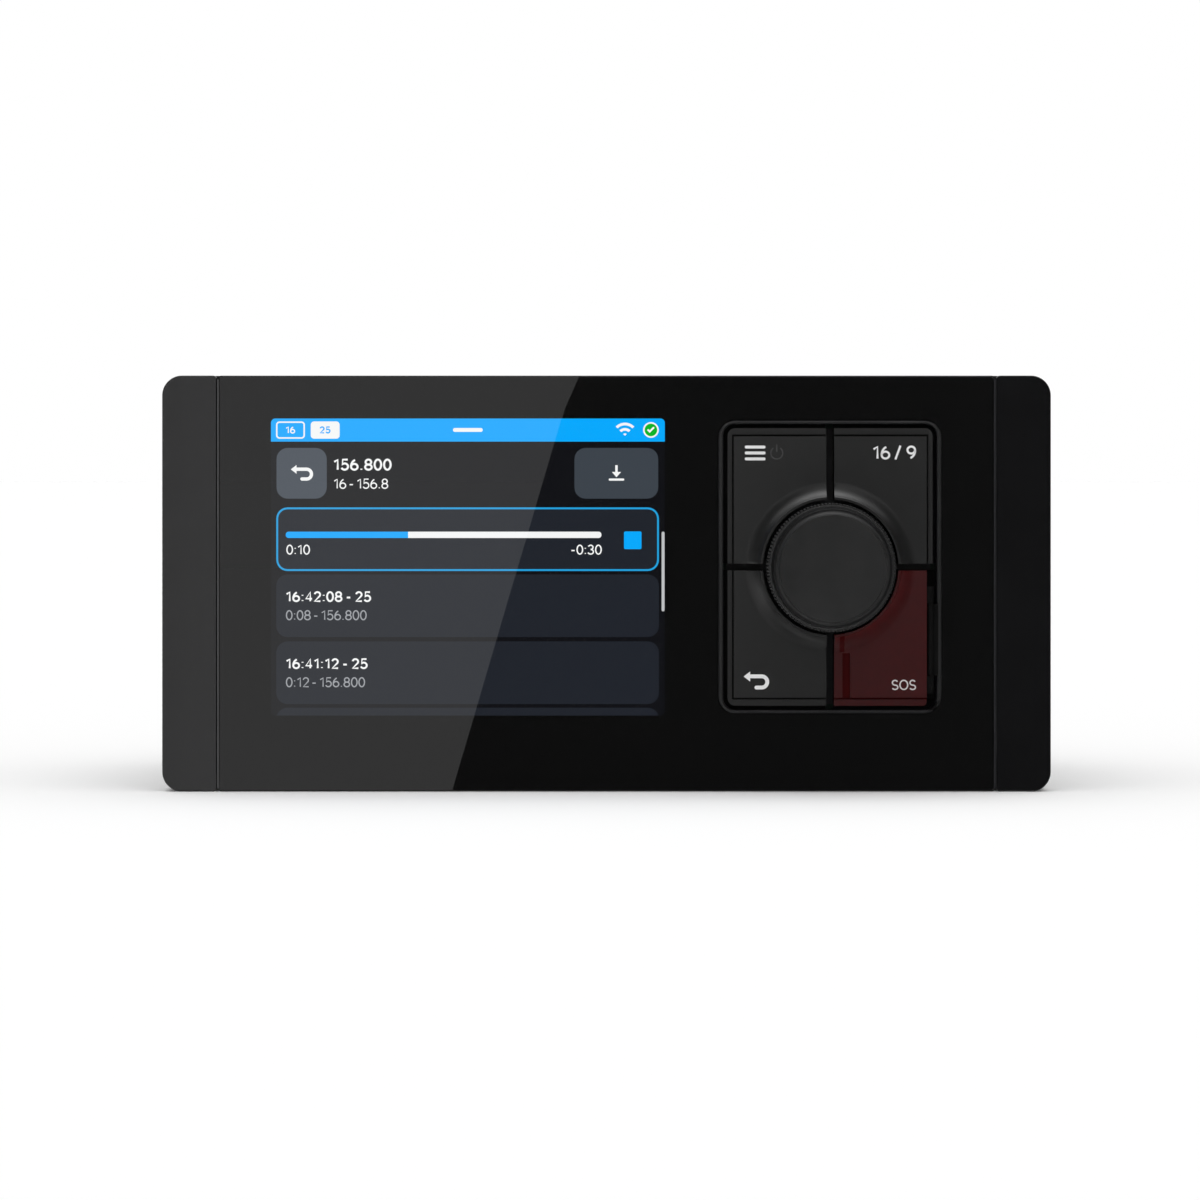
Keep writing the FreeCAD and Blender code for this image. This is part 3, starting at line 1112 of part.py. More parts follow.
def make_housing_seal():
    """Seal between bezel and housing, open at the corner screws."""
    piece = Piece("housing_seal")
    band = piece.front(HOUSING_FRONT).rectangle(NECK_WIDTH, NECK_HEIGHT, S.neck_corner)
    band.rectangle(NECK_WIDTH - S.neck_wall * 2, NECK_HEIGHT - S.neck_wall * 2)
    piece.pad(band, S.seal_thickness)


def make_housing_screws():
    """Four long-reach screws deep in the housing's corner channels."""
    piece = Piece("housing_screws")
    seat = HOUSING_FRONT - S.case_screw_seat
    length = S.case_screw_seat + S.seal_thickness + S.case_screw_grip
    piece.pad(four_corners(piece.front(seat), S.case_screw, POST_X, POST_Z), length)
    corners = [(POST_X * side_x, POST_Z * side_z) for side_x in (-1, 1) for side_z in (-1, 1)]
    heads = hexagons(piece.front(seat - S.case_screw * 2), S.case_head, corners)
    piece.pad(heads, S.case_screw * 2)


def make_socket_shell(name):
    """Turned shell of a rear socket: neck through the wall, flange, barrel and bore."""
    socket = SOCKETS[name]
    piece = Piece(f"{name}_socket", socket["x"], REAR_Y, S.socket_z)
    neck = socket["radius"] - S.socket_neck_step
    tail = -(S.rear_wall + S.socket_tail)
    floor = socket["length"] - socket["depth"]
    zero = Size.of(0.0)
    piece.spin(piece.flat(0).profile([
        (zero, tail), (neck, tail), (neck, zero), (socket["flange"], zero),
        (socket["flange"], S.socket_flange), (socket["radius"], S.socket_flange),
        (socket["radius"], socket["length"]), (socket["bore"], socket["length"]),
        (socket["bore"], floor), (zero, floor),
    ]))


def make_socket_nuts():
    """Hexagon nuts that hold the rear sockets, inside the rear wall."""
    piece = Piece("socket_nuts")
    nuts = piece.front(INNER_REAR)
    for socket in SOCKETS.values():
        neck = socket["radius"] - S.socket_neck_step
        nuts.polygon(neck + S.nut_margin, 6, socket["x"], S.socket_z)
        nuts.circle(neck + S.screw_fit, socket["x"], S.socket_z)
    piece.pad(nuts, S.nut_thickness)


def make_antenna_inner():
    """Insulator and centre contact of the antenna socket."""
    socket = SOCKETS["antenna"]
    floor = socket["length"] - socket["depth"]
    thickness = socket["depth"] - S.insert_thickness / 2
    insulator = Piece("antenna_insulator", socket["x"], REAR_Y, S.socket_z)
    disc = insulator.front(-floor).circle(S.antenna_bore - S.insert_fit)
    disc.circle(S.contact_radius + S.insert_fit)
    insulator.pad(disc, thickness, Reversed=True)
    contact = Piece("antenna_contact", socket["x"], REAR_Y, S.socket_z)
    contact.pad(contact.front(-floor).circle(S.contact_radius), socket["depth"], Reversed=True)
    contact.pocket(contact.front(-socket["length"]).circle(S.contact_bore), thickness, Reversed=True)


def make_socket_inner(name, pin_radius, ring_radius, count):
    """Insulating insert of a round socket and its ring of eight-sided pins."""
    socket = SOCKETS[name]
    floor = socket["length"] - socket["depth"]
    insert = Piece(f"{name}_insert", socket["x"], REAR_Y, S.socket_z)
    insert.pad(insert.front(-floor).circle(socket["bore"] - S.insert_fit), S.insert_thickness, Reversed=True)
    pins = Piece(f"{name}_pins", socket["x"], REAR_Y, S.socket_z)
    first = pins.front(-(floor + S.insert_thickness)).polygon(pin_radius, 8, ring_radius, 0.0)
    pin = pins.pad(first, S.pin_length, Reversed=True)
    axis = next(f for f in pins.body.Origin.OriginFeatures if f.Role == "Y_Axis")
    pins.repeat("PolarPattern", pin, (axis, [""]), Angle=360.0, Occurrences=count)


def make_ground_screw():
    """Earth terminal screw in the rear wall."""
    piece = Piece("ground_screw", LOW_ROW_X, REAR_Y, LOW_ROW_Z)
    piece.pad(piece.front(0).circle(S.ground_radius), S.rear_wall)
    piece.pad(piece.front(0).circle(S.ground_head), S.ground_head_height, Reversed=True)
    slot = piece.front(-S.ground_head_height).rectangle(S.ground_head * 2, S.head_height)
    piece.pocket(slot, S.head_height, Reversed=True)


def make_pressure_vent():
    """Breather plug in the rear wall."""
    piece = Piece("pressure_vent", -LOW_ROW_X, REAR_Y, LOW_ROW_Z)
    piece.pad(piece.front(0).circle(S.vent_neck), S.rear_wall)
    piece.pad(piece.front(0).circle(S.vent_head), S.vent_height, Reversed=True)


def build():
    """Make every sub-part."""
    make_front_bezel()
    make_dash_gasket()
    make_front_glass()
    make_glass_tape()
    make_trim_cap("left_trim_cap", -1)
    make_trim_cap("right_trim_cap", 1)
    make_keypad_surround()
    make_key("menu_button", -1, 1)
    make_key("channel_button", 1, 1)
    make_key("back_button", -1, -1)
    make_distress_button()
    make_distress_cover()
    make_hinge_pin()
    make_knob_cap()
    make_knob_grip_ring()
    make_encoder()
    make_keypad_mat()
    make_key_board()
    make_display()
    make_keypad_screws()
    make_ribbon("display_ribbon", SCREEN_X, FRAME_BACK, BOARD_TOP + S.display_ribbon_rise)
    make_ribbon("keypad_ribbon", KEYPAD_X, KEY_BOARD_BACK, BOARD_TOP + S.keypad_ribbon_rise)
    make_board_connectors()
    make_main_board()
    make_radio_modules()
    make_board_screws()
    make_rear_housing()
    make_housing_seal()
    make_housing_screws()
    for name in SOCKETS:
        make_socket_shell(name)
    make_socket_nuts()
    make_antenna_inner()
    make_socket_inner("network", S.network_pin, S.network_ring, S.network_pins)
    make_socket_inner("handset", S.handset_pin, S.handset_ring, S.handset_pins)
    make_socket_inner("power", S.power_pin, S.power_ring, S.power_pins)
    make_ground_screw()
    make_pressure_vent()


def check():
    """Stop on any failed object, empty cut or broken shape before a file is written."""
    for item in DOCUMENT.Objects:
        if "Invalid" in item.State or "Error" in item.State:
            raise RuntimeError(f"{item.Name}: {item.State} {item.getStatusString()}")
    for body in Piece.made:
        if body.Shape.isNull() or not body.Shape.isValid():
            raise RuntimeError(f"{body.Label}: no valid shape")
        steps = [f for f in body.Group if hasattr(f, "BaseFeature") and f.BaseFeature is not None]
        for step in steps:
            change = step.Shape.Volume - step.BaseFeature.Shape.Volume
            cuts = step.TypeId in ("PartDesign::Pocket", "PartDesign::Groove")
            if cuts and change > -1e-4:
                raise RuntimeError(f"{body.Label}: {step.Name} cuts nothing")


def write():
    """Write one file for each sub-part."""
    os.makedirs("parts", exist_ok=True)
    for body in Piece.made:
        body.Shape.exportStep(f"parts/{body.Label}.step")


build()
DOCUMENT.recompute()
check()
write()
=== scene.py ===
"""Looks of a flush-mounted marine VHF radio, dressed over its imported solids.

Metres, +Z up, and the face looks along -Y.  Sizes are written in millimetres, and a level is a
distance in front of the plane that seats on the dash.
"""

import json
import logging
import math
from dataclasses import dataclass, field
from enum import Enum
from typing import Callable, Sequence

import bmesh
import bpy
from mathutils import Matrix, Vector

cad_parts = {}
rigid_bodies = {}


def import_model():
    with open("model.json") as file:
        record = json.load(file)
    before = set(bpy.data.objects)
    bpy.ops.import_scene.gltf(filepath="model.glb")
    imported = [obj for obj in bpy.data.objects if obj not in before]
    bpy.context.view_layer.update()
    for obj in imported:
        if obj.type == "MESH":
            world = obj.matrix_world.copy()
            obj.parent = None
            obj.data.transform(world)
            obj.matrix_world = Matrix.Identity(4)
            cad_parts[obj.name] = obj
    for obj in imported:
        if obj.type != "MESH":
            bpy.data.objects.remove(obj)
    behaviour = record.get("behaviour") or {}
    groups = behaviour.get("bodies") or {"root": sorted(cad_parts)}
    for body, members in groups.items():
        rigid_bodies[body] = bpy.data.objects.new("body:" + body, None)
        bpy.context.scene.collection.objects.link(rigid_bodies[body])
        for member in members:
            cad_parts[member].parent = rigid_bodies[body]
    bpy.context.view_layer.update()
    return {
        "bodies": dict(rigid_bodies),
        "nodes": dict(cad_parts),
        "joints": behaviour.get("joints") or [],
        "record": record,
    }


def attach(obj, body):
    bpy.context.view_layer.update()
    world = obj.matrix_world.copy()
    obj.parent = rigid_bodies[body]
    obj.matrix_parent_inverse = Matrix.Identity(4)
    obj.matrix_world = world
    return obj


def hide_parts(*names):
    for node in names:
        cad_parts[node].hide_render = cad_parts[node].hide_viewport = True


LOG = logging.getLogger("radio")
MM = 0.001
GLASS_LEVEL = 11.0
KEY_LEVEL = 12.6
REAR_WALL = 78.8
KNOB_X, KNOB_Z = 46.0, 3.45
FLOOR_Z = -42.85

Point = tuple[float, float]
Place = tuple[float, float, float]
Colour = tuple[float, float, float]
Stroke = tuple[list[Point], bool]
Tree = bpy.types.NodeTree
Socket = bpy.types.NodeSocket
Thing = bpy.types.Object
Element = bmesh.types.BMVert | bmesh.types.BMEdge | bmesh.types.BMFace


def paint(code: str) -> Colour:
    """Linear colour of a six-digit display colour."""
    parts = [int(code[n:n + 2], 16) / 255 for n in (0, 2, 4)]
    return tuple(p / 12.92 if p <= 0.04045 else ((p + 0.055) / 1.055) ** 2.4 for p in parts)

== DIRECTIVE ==
Quote the line that contains "for member in" and each line after it through the end of the data, exactly, leaving out everything else.

== FULL OUTPUT ==
        for member in members:
            cad_parts[member].parent = rigid_bodies[body]
    bpy.context.view_layer.update()
    return {
        "bodies": dict(rigid_bodies),
        "nodes": dict(cad_parts),
        "joints": behaviour.get("joints") or [],
        "record": record,
    }


def attach(obj, body):
    bpy.context.view_layer.update()
    world = obj.matrix_world.copy()
    obj.parent = rigid_bodies[body]
    obj.matrix_parent_inverse = Matrix.Identity(4)
    obj.matrix_world = world
    return obj


def hide_parts(*names):
    for node in names:
        cad_parts[node].hide_render = cad_parts[node].hide_viewport = True


LOG = logging.getLogger("radio")
MM = 0.001
GLASS_LEVEL = 11.0
KEY_LEVEL = 12.6
REAR_WALL = 78.8
KNOB_X, KNOB_Z = 46.0, 3.45
FLOOR_Z = -42.85

Point = tuple[float, float]
Place = tuple[float, float, float]
Colour = tuple[float, float, float]
Stroke = tuple[list[Point], bool]
Tree = bpy.types.NodeTree
Socket = bpy.types.NodeSocket
Thing = bpy.types.Object
Element = bmesh.types.BMVert | bmesh.types.BMEdge | bmesh.types.BMFace


def paint(code: str) -> Colour:
    """Linear colour of a six-digit display colour."""
    parts = [int(code[n:n + 2], 16) / 255 for n in (0, 2, 4)]
    return tuple(p / 12.92 if p <= 0.04045 else ((p + 0.055) / 1.055) ** 2.4 for p in parts)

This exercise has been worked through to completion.